What I take issue with is this view of penetration as a threat to the self rather than an opportunity for intimacy for both. It's funny that no one has theorized the threat or vulnerability a man faces when he gets a blow job or has his balls fondled -- I mean, women have teeth after all, young or inexperienced women can be clumsy, and these are the most vulnerable parts of your body! Yet no one has theorized the "bravery" of this.

I suspect your views of the sexual dynamic have been strongly influenced by feminist theories that focus on the traditional view of man as aggressor and woman as vulnerable victim. Fair enough, but I wonder if it isn't time to find a new theory for heterosexual relations that allows for shared intimacy, reciprocity, and female sexual power. Perhaps one that views a woman's role, even in penetration, as being the explorer rather than being passively explored... or better yet, one that views men and women embarking on these explorations together.
37
Irena, I was going to say something rather similar to your last post, but you already did. Kudos and thanks for it.

Just adding a little perception: the interesting thing when different groups (say, different genders) start sincerely approaching equality is this 'attempt at understanding the other side' that portrays the other side as noble in a way that is still quite normal for the side making the comparison. Minorities are sometimes 'glamorized' in the same way, in that their (supposedly) nobler features are cast in a light that makes them understandable to the majority as said majority attempts to accept this minority. The Rousseauist "Bon Sauvage" seems a good example: when Europeans started appreciating native peoples, it was not via seeing them as 'variations on the same theme' ('we're all humans'), but as 'noble' savages, 'good', 'in harmony with nature', 'not perverted by the evil characteristics of (mostly Western) civilization', etc.

Similarly, a guy might posit courage for girls who want to be penetrated (anally or otherwise) as part of his understanding of what it means to be a woman and have sex (in his own journey towards equality). What you propose is probably a second stage -- something that comes on as the guy starts realizing that women and men are equal-and-different rather than 'noble' or 'courageous'.

It would be interesting to actually map and understand the trajectory of groups who are sincerely trying to accept each other, to come together and find the roots of their common humanity. That is, as far as I know, an unresearched field.
38
@24: exactly. self-congratulatory is the word.

There are actual straight male allies to women and queers, and then there's a strain of self-appointed straight male "allies" that trip over themselves with their comic level of "concern" for the tragic plight of /the other/. How noble. How chivalrous. They are less concerned with being an ally than they are concerned with getting women and LGBTQ to give them a cookie so they can feel that they are better than the other straight men. Enough with the cookie-seeking.

Dan's views on pegging are great, but this was a poor link choice. I don't know where to begin to unpack all the condescending bullshit in this guy's article.

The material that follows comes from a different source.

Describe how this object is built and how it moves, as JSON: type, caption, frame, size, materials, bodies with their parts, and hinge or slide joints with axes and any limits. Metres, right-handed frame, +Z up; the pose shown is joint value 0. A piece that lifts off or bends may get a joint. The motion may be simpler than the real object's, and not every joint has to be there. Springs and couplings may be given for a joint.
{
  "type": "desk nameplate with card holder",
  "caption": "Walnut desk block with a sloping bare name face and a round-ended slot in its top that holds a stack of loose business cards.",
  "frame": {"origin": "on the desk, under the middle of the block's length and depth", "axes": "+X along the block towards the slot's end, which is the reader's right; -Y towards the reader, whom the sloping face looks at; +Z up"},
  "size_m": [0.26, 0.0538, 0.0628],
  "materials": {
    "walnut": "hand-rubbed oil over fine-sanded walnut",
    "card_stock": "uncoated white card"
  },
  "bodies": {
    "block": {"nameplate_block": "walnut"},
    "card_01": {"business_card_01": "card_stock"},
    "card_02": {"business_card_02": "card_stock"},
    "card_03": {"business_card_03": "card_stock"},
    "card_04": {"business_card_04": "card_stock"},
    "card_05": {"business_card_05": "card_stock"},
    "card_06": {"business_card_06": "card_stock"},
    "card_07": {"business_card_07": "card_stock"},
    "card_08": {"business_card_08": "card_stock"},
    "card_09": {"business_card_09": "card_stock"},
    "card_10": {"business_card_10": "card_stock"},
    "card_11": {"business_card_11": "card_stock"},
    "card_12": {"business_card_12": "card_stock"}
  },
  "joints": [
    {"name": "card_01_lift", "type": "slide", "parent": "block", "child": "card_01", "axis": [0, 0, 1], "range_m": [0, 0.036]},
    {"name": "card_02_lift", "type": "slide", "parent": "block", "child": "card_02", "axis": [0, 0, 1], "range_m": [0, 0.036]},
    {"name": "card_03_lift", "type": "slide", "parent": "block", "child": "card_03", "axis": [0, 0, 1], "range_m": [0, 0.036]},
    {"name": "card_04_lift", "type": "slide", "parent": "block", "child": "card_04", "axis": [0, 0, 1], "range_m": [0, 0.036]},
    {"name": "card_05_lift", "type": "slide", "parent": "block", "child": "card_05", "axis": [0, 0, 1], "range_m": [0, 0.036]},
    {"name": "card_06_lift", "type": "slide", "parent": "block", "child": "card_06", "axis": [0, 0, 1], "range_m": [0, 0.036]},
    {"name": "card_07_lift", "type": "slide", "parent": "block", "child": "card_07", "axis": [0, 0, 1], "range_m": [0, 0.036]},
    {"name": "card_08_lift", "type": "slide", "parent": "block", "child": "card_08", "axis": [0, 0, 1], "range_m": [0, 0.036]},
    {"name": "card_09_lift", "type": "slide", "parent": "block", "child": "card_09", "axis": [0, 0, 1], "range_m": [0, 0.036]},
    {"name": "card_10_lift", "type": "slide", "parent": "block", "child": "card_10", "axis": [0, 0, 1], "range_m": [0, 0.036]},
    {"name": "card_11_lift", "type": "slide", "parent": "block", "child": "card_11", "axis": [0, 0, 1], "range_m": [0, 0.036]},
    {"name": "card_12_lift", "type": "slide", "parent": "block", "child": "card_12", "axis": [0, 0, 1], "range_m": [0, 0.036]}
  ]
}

Things that make me go "hmm"

1. Author "reports back" from the field what he regards to be the shared pschosexual experience of most females, using the basis of that one time his girlfriend pegged him.

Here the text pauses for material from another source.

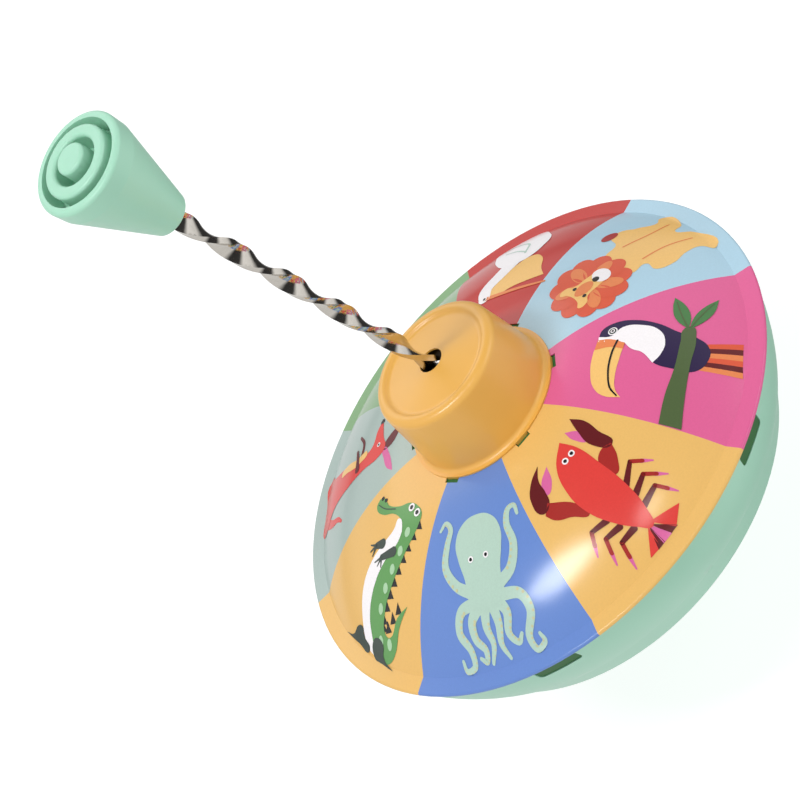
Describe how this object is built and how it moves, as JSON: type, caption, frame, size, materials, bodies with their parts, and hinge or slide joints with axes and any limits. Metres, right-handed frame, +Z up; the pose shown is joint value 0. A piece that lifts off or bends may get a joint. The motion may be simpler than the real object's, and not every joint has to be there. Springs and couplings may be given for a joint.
{
  "type": "spinning top",
  "caption": "Pump-action humming top: a printed tin dome over a moulded base, driven by a twisted steel spindle with a conical knob.",
  "frame": {"origin": "lowest point of the foot, on the body's axis", "axes": "+Z up the body's axis from the foot to the cap; the drawn-out spindle leans towards -X"},
  "size_m": [0.18, 0.18, 0.2822],
  "materials": {
    "printed_tin": "glossy lithographed tin, eight coloured fields",
    "yellow_tin": "satin lacquered tin",
    "mint_plastic": "smooth moulded plastic, soft sheen",
    "green_plastic": "matt moulded plastic",
    "black_plastic": "matt nylon",
    "bright_steel": "bright rolled strip",
    "steel": "turned and pressed steel",
    "tube_tin": "plain tinplate",
    "brass": "rolled brass strip",
    "rubber": "moulded rubber"
  },
  "bodies": {
    "top_body": {"top_shell": "printed_tin", "base_shell": "mint_plastic", "reed_ring": "green_plastic", "reeds": "brass", "reed_rivets": "brass", "turret_cap": "yellow_tin", "clutch_housing": "green_plastic", "ratchet_ring": "black_plastic", "guide_tube": "tube_tin", "foot_socket": "green_plastic", "foot_rivets": "steel", "foot_pin": "steel", "foot_clip": "steel"},
    "foot": {"foot": "mint_plastic", "thrust_ball": "steel", "foot_bush": "brass"},
    "ratchet": {"ratchet_wheel": "black_plastic", "wheel_washer": "black_plastic"},
    "drive": {"drive_plate": "steel"},
    "spindle_stop": {"buffer": "rubber", "stop_washer": "steel"},
    "spindle": {"spindle": "bright_steel", "end_ferrule": "steel", "knob": "mint_plastic", "knob_plug": "mint_plastic", "knob_washer": "steel", "push_nut": "steel"}
  },
  "joints": [
    {"name": "foot_spin", "type": "hinge", "parent": "top_body", "child": "foot", "pos_m": [0, 0, 0.004], "axis": [0, 0, 1], "continuous": true},
    {"name": "clutch_freewheel", "type": "hinge", "parent": "top_body", "child": "ratchet", "pos_m": [0, 0, 0.12555], "axis": [0, 0, 1], "continuous": true},
    {"name": "spindle_lean", "type": "hinge", "parent": "ratchet", "child": "drive", "pos_m": [0, 0, 0.12555], "axis": [0, 1, 0], "range_deg": [0, 10.1]},
    {"name": "spindle_pump", "type": "slide", "parent": "drive", "child": "spindle_stop", "axis": [-0.1754, 0, 0.9845], "range_m": [-0.096, 0]},
    {"name": "spindle_twist", "type": "hinge", "parent": "spindle_stop", "child": "spindle", "pos_m": [0, 0, 0.12555], "axis": [-0.1754, 0, 0.9845], "range_deg": [0, 755.1]}
  ],
  "couplings": [
    {"joint": "spindle_lean", "follows": "spindle_pump", "rad_per_m": -1.836},
    {"joint": "spindle_twist", "follows": "spindle_pump", "rad_per_m": -137.19}
  ]
}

2. Author feels that it is necessary for him specifically to be the correspondent of this information. As if somehow it was not worth the trouble of asking females, or females people were incapable of communicating themselves, or have not previously communicated, how they feel about being penetrated. As if his status as a first-time straight man gives him some kind of expert status on the subject in general.

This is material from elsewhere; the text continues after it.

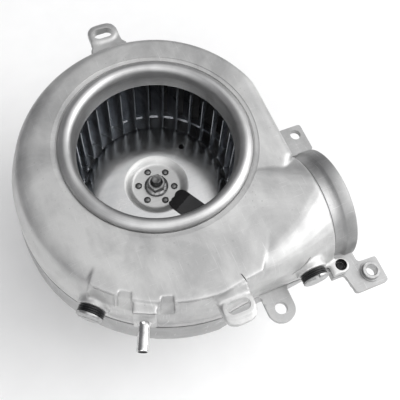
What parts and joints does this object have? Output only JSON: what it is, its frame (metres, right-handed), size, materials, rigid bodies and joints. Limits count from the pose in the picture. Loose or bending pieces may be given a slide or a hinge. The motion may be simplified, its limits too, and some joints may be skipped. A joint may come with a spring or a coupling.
{
  "type": "centrifugal blower",
  "caption": "Boiler combustion blower: cast scroll housing with a bellmouth inlet, round outlet collar, mounting lugs, forward-curved wheel and rear motor.",
  "frame": {"origin": "centre of the flat rear face of the motor's end shield, on the wheel's axis", "axes": "+Z along the wheel's axis towards the inlet, +X the way the air leaves the outlet, +Y away from the near side with the pressure nipple and plugs"},
  "size_m": [0.1711, 0.1962, 0.1129],
  "materials": {
    "aluminium": "satin die-cast surface",
    "machined_aluminium": "turned and polished",
    "steel": "bright rolled sheet and ground shaft",
    "zinc_plate": "zinc plated",
    "rubber": "matt black",
    "gasket": "matt dark grey sheet",
    "black_foil": "matt black tape",
    "lamination": "dark stacked sheet",
    "copper": "enamelled winding wire",
    "fan_plastic": "moulded black",
    "terminal_plastic": "moulded off-white",
    "brass": "plain"
  },
  "bodies": {
    "housing": {"bracket_bush": "zinc_plate", "coil_1": "copper", "coil_2": "copper", "coil_3": "copper", "coil_4": "copper", "cover_screw_1": "zinc_plate", "cover_screw_2": "zinc_plate", "cover_screw_3": "zinc_plate", "cover_screw_4": "zinc_plate", "earth_terminal": "brass", "front_bearing": "steel", "front_end_shield": "aluminium", "housing_gasket": "gasket", "inlet_ring": "machined_aluminium", "left_plug_cap": "zinc_plate", "left_plug_sleeve": "rubber", "live_terminal": "brass", "motor_grommet_1": "rubber", "motor_grommet_2": "rubber", "motor_grommet_3": "rubber", "motor_grommet_4": "rubber", "motor_screw_1": "zinc_plate", "motor_screw_2": "zinc_plate", "motor_screw_3": "zinc_plate", "motor_screw_4": "zinc_plate", "neutral_terminal": "brass", "pressure_nipple": "zinc_plate", "rear_bearing": "steel", "rear_end_shield": "aluminium", "right_plug_cap": "zinc_plate", "right_plug_sleeve": "rubber", "shaft_seal": "rubber", "stator_core": "lamination", "terminal_block": "terminal_plastic", "volute_body": "aluminium", "volute_cover": "aluminium"},
    "impeller": {"wheel_blade_strip": "steel", "wheel_front_ring": "steel", "wheel_back_plate": "steel", "wheel_hub": "steel", "wheel_nut": "zinc_plate", "balance_strip": "black_foil", "motor_shaft": "steel", "rotor_core": "lamination", "cooling_fan": "fan_plastic", "hub_rivet_1": "zinc_plate", "hub_rivet_2": "zinc_plate", "hub_rivet_3": "zinc_plate", "hub_rivet_4": "zinc_plate", "hub_rivet_5": "zinc_plate", "hub_rivet_6": "zinc_plate"}
  },
  "joints": [
    {"name": "wheel_spin", "type": "hinge", "parent": "housing", "child": "impeller", "pos_m": [0, 0, 0.075], "axis": [0, 0, 1], "continuous": true}
  ]
}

3. Author attempts to break the chains of the gender binary by reinforcing the gender binary ("men=more dangerous than women because they have a penis") and heaping a steaming pile of shmaltzy sentimentalism on the reader about how all older women are heroes and "courageous war generals" because of the popularity of anal and vaginal penetration of females. Really? Seriously? Wait, which archetype were you going for here, was it "the noble savage" (credits to #37 for beating me to it) or "the cult of true womenhood"? Oh no, no, you just wanted to let women know that you understand how difficult and terrible life must be for them, what with them having to have sex using a vagina and all. You totally get all their problems and self-sacrifice without them even telling you, now that you've taken it in the ass once. And hey, every once in a while, you'll let a woman do anal on you again, cause you're just that open-minded a guy.

That was a disingenuous blog post. It wasn't "straight guys should try pegging. I tried and I liked it." It was "I'm such a wonderful ally because I can make sappy generalizations about females' relation to sex." This guy cannot speak for my or anyone else's sexual experience.

This is what his post should have been: "Pegging can be fun. More straight couples should give it a shot. And there are lots of good ways for straight couples to get into it. The Bend Over Boyfriend series, for example, is a great example of an accessible, kinky indie porn that can get you and your S.O. into it."

More questions:
When was the fact that women can be as brave as men ever a question?
And if it was, why would we need his account of getting rear-ended by his girlfriend to answer it?
Why are we evaluating the strength of character of the female populace as a whole based on their sexuality?
Why does the author feel he is in an especially authoritative position to discuss heterosexual females' experience of penetration from the vantage point of an experience he had as a heterosexual male? Is this like how textbooks still insist that Columbus discovered America even though there were already people living there?

Dear author: Who knows whether you mean well, but you're surely on the cookie-seeking side of the "ally" fence. It's a shame you've been getting so much attention. Bug off.